Information provided:
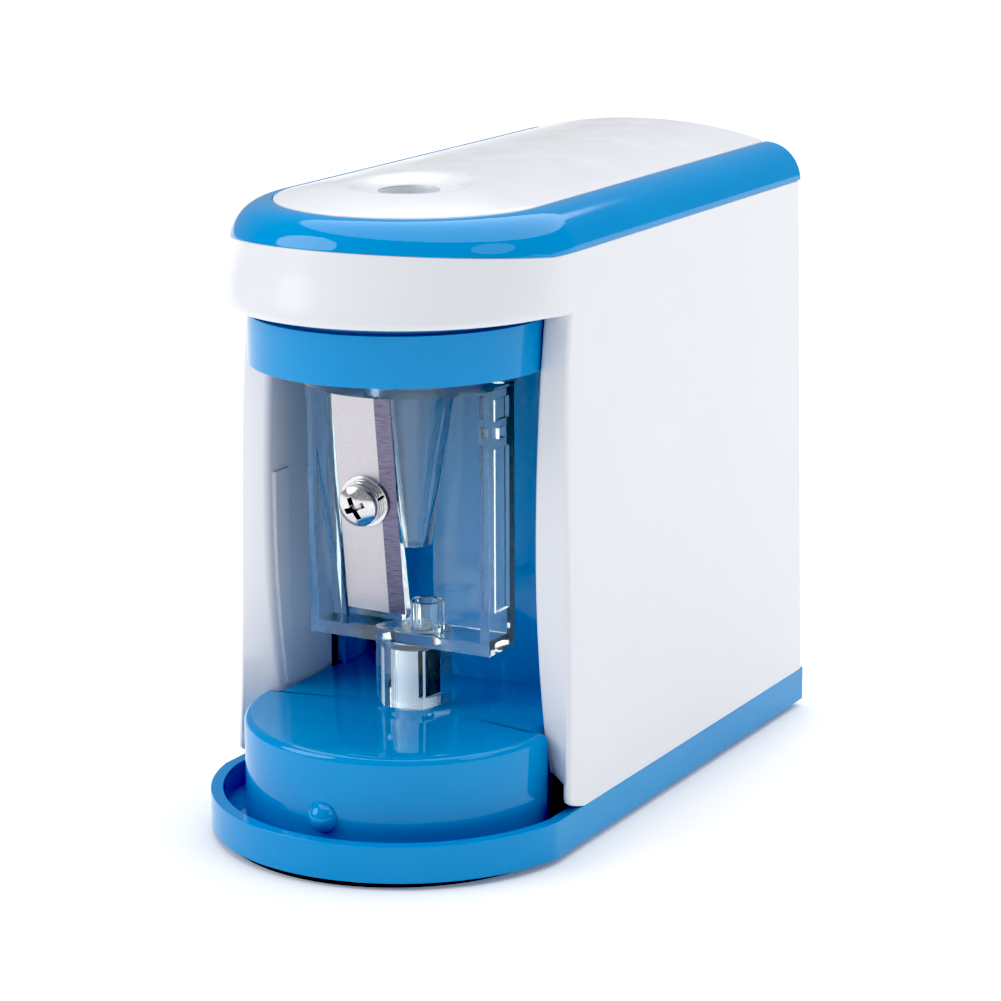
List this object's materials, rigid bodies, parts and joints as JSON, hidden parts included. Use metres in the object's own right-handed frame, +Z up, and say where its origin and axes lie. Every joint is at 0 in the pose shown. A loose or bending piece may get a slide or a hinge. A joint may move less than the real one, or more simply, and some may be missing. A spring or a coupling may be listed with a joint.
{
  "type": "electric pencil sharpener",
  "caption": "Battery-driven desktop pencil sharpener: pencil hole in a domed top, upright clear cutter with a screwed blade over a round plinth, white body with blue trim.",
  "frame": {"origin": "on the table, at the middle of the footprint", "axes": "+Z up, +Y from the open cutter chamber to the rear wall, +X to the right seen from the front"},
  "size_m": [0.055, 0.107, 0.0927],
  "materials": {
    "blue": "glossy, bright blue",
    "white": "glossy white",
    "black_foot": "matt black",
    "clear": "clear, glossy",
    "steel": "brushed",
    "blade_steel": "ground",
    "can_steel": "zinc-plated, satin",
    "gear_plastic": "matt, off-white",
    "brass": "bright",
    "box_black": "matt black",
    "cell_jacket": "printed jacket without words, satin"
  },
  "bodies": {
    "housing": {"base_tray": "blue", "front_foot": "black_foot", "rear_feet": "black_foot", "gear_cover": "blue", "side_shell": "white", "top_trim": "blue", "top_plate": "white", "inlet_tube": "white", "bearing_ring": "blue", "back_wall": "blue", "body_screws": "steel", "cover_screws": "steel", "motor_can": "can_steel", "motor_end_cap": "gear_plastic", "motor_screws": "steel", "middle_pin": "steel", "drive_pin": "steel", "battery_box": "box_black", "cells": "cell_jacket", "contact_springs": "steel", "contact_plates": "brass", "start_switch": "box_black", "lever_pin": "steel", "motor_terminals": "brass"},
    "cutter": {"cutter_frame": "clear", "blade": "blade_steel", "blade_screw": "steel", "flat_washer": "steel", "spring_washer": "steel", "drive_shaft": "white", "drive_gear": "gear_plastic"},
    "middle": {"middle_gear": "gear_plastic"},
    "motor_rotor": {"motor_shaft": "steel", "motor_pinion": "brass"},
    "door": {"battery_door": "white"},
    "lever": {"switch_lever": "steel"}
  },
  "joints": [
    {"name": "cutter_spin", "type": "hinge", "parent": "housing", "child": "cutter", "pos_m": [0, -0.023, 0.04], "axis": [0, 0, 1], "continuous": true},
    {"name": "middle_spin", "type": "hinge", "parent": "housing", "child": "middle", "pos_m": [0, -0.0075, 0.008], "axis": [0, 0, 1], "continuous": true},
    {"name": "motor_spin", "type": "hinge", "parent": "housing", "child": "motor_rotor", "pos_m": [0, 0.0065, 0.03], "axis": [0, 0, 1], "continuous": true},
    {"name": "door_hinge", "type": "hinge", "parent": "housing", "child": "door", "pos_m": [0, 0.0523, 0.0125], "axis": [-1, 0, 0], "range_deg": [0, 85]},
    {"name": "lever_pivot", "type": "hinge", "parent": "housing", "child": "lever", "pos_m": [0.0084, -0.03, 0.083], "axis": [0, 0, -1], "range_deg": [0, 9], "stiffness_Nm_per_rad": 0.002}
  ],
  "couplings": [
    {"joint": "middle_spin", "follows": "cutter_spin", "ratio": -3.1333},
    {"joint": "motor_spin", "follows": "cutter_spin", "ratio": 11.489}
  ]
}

What is being asked: Reproduce all data above, unchanged.

Answer for this exercise:
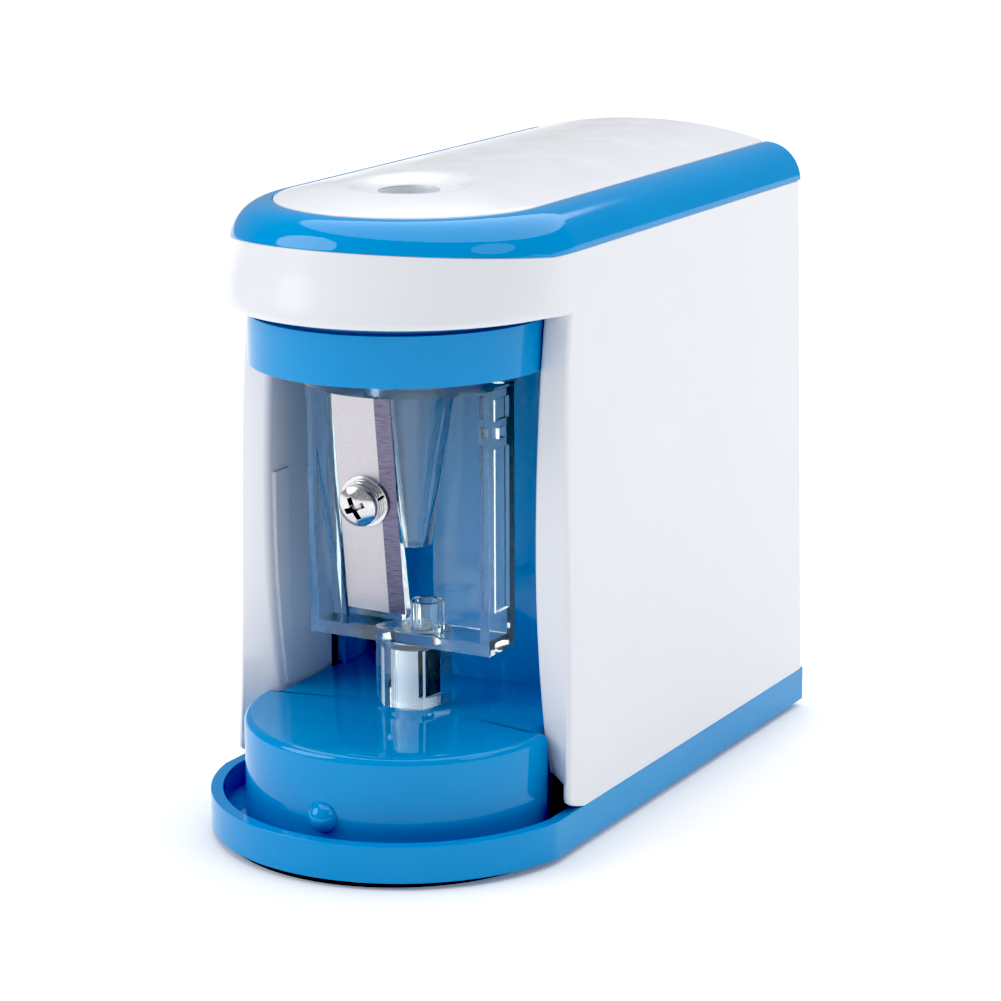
List this object's materials, rigid bodies, parts and joints as JSON, hidden parts included. Use metres in the object's own right-handed frame, +Z up, and say where its origin and axes lie. Every joint is at 0 in the pose shown. A loose or bending piece may get a slide or a hinge. A joint may move less than the real one, or more simply, and some may be missing. A spring or a coupling may be listed with a joint.
{
  "type": "electric pencil sharpener",
  "caption": "Battery-driven desktop pencil sharpener: pencil hole in a domed top, upright clear cutter with a screwed blade over a round plinth, white body with blue trim.",
  "frame": {"origin": "on the table, at the middle of the footprint", "axes": "+Z up, +Y from the open cutter chamber to the rear wall, +X to the right seen from the front"},
  "size_m": [0.055, 0.107, 0.0927],
  "materials": {
    "blue": "glossy, bright blue",
    "white": "glossy white",
    "black_foot": "matt black",
    "clear": "clear, glossy",
    "steel": "brushed",
    "blade_steel": "ground",
    "can_steel": "zinc-plated, satin",
    "gear_plastic": "matt, off-white",
    "brass": "bright",
    "box_black": "matt black",
    "cell_jacket": "printed jacket without words, satin"
  },
  "bodies": {
    "housing": {"base_tray": "blue", "front_foot": "black_foot", "rear_feet": "black_foot", "gear_cover": "blue", "side_shell": "white", "top_trim": "blue", "top_plate": "white", "inlet_tube": "white", "bearing_ring": "blue", "back_wall": "blue", "body_screws": "steel", "cover_screws": "steel", "motor_can": "can_steel", "motor_end_cap": "gear_plastic", "motor_screws": "steel", "middle_pin": "steel", "drive_pin": "steel", "battery_box": "box_black", "cells": "cell_jacket", "contact_springs": "steel", "contact_plates": "brass", "start_switch": "box_black", "lever_pin": "steel", "motor_terminals": "brass"},
    "cutter": {"cutter_frame": "clear", "blade": "blade_steel", "blade_screw": "steel", "flat_washer": "steel", "spring_washer": "steel", "drive_shaft": "white", "drive_gear": "gear_plastic"},
    "middle": {"middle_gear": "gear_plastic"},
    "motor_rotor": {"motor_shaft": "steel", "motor_pinion": "brass"},
    "door": {"battery_door": "white"},
    "lever": {"switch_lever": "steel"}
  },
  "joints": [
    {"name": "cutter_spin", "type": "hinge", "parent": "housing", "child": "cutter", "pos_m": [0, -0.023, 0.04], "axis": [0, 0, 1], "continuous": true},
    {"name": "middle_spin", "type": "hinge", "parent": "housing", "child": "middle", "pos_m": [0, -0.0075, 0.008], "axis": [0, 0, 1], "continuous": true},
    {"name": "motor_spin", "type": "hinge", "parent": "housing", "child": "motor_rotor", "pos_m": [0, 0.0065, 0.03], "axis": [0, 0, 1], "continuous": true},
    {"name": "door_hinge", "type": "hinge", "parent": "housing", "child": "door", "pos_m": [0, 0.0523, 0.0125], "axis": [-1, 0, 0], "range_deg": [0, 85]},
    {"name": "lever_pivot", "type": "hinge", "parent": "housing", "child": "lever", "pos_m": [0.0084, -0.03, 0.083], "axis": [0, 0, -1], "range_deg": [0, 9], "stiffness_Nm_per_rad": 0.002}
  ],
  "couplings": [
    {"joint": "middle_spin", "follows": "cutter_spin", "ratio": -3.1333},
    {"joint": "motor_spin", "follows": "cutter_spin", "ratio": 11.489}
  ]
}